Hello I'm trying to use OCR tesseract to recognize some letters in a image.

I did a convert using imagemagick and image seems to be good but its not enough

The original images:

enter image description here

The command used with imagemagick to convert

convert input.jpg -fuzz 50% -fill black -opaque black -bordercolor white -border 2 -fill black -draw "color 0,0 floodfill" -alpha off -negate -units pixelsperinch -density 72 output.jpg

The result images:

enter image description here

The OCR tesseract command:

$ tesseract output.jpg out -psm 7

Output/result:

Text: AUGU -> AUOU

Tesseract Open Source OCR Engine v4.00.00alpha with Leptonica Page 1

Text: VEGU -> VOR-OU

Tesseract Open Source OCR Engine v4.00.00alpha with Leptonica Page 1

Text: EGUV -> E6UV

Tesseract Open Source OCR Engine v4.00.00alpha with Leptonica Page 1

Text: USEA -> USSOEA

1
Your problem is likely due to rotated letters and numbers. My understanding is that OCR generally does not like rotated characters. It expects characters to be properly oriented for best recognition. But I am not an OCR expert. So I will defer to others that may know more.fmw42
CONTINUED: Try an example that has letters that are not rotated.

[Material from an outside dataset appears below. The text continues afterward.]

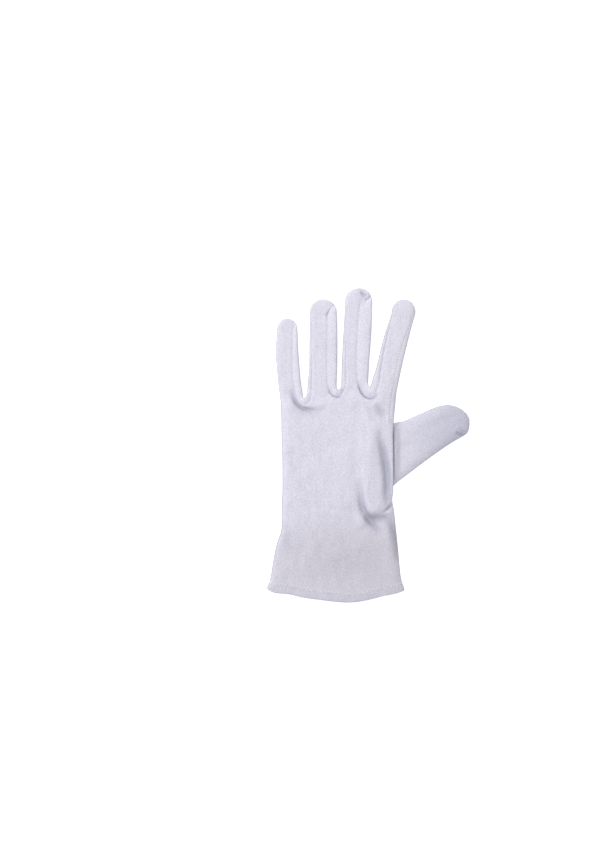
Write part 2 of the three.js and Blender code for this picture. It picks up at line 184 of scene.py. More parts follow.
class Web:
    """The seam and the gap's edge as x for a given y, on the left and the right of a web."""

    def __init__(self, left_finger, right_finger, name, low, turn, gap, left, right):
        self.name, self.low, self.gap = name, low, gap
        self.fingers = (left_finger, right_finger)
        self.turn = turn
        self.ends = (left[3], right[3])
        self.lines = [
            smooth_curve([low[1], (low[1] + side[3]) / 2, side[3]], side[:3])
            for side in (left, right)
        ]

    def finger_edge(self, side, y):
        finger = self.fingers[side]
        return finger.right(y) if side == 0 else finger.left(y)

    def edge(self, side, y):
        """Edge of the gap: the finger's edge, rounded to the gap's lowest point."""
        turned = round_over((y - self.gap[1]) / self.gap[2])
        return mix(self.gap[0], self.finger_edge(side, y), turned)

    def seam(self, side, y):
        """A quarter oval from the lowest point to the seam's line, which meets the finger's edge
        within SEAM_END of its end."""
        turned = round_over((y - self.low[1]) / self.turn[side])
        line = mix(self.low[0], self.lines[side](y), turned)
        apart = round_over((self.ends[side] - y) / SEAM_END)
        return mix(self.finger_edge(side, y), line, apart)


webs = [Web(fingers[k], fingers[k + 1], **WEBS[k]) for k in range(INDEX)]


# The rise over the thumb. It starts at LIFT_SIDE, which leans to the right further up, and is
# full LIFT_RUN past it. Below, it goes from the line LIFT_FOOT to LIFT_FULL, the thumb's lower
# edge, each the y at LIFT_CORNER and a slope. Above, it fades along the index finger.
THUMB_LIFT = 7.0
LIFT_SIDE = -12
LIFT_SIDE_LEAN = 0.3
LIFT_SIDE_LEANS_FROM = 16
LIFT_RUN = 15
LIFT_CORNER = 19
LIFT_FOOT = (-57, 0.37)
LIFT_FULL = (-32, 1.1)
LIFT_FADES_FROM = 22
LIFT_FADE = 84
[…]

Does that work?fmw42
I got working with other version of tesseract, thank you!J. Metal

1 Answers

0
votes

Not sure if it was pure luck, as you have only provided a single image to test with, but I noticed you are using a noisy/fuzzy JPEG instead of a nice clean PNG, so I thresholded your image at 50% and made a PNG of it and it recognises all four letters correctly:

convert yourImage.jpeg -threshold 50% clean.png
tesseract -psm 7 clean.png out